*RECORDS FOR THE TASK*
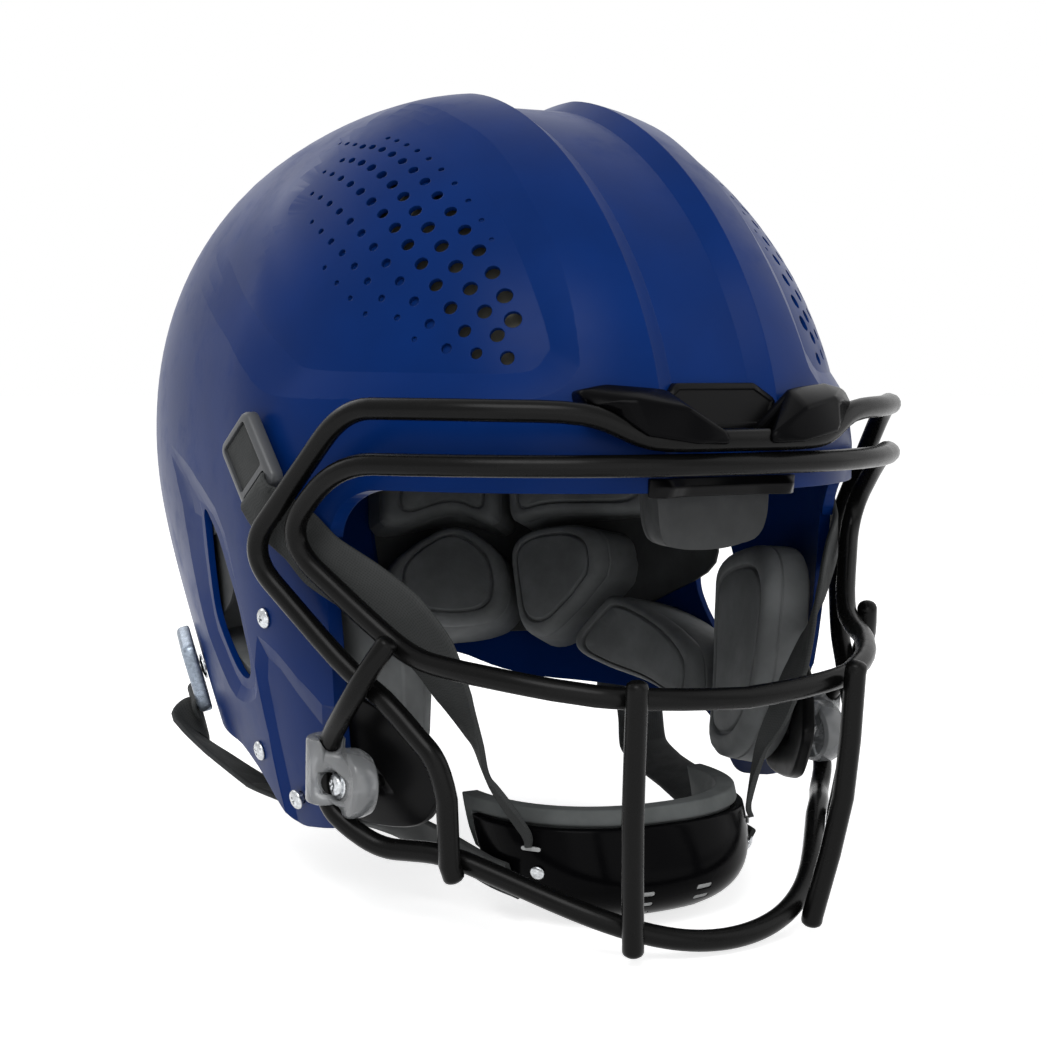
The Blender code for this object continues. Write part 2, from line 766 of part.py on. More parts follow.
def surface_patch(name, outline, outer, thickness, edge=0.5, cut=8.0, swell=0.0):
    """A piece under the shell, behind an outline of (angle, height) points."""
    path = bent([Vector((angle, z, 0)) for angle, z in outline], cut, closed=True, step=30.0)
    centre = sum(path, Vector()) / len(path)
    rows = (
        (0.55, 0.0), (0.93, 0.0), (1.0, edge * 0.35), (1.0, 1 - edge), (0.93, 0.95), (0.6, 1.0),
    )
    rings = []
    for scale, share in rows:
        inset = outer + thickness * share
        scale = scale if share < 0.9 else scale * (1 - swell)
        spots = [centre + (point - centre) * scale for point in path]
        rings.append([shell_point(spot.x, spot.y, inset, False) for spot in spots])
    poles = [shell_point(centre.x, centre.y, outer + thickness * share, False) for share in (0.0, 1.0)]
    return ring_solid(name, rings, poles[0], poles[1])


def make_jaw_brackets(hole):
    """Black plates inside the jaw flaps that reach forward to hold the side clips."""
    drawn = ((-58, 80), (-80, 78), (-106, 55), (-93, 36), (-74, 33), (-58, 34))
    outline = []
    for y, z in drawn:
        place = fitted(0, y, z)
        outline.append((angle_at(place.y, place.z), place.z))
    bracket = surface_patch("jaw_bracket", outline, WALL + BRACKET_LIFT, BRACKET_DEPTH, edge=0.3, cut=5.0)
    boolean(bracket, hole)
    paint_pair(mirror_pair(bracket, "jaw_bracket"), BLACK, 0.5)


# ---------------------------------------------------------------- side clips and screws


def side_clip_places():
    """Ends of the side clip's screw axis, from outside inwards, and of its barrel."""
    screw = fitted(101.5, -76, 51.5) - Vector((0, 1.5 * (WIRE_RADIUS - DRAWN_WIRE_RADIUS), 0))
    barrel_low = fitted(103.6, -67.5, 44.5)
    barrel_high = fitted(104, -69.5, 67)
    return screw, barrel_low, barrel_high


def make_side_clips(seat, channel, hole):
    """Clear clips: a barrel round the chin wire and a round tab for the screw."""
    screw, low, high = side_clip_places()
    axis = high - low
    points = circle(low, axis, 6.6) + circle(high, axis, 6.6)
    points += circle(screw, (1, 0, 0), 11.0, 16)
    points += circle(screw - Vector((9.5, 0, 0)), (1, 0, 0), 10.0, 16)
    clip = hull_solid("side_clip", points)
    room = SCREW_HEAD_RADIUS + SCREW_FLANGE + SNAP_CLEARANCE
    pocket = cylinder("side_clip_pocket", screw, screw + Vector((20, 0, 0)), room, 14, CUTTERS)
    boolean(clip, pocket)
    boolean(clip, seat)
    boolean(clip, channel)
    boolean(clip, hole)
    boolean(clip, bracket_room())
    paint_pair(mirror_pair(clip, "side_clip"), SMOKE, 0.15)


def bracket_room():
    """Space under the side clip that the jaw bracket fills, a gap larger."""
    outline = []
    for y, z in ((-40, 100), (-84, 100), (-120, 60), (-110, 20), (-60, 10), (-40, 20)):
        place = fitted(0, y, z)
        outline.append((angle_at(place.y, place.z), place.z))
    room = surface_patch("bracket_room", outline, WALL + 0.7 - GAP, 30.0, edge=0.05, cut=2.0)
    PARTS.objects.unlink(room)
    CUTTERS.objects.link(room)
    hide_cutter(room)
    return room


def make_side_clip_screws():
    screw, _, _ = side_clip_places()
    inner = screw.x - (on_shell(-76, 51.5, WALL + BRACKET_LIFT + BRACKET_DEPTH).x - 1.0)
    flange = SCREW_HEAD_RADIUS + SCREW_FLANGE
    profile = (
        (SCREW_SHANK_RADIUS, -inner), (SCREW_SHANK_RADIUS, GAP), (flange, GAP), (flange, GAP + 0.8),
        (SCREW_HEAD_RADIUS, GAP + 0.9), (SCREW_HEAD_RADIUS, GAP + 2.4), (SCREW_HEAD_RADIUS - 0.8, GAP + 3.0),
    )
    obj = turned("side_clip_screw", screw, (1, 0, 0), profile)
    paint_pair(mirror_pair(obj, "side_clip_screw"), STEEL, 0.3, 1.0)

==

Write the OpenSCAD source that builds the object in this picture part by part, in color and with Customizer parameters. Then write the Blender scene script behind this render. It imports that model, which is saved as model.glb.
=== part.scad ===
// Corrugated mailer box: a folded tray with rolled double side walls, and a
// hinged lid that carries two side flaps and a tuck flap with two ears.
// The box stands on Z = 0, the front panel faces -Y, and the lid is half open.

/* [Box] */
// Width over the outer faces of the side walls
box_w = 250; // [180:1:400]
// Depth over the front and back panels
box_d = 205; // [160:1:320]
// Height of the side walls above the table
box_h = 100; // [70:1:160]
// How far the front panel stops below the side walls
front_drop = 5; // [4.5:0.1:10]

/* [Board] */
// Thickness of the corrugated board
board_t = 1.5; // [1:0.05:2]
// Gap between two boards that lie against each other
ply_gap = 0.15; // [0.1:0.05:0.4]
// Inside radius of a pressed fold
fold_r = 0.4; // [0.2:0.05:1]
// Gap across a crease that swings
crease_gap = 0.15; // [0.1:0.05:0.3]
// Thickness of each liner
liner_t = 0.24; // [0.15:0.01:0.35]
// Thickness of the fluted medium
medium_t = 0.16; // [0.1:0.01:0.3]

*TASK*
Where a line above contains the string "from", copy that line.

*RESPONSE*
The Blender code for this object continues. Write part 2, from line 766 of part.py on. More parts follow.
    """Ends of the side clip's screw axis, from outside inwards, and of its barrel."""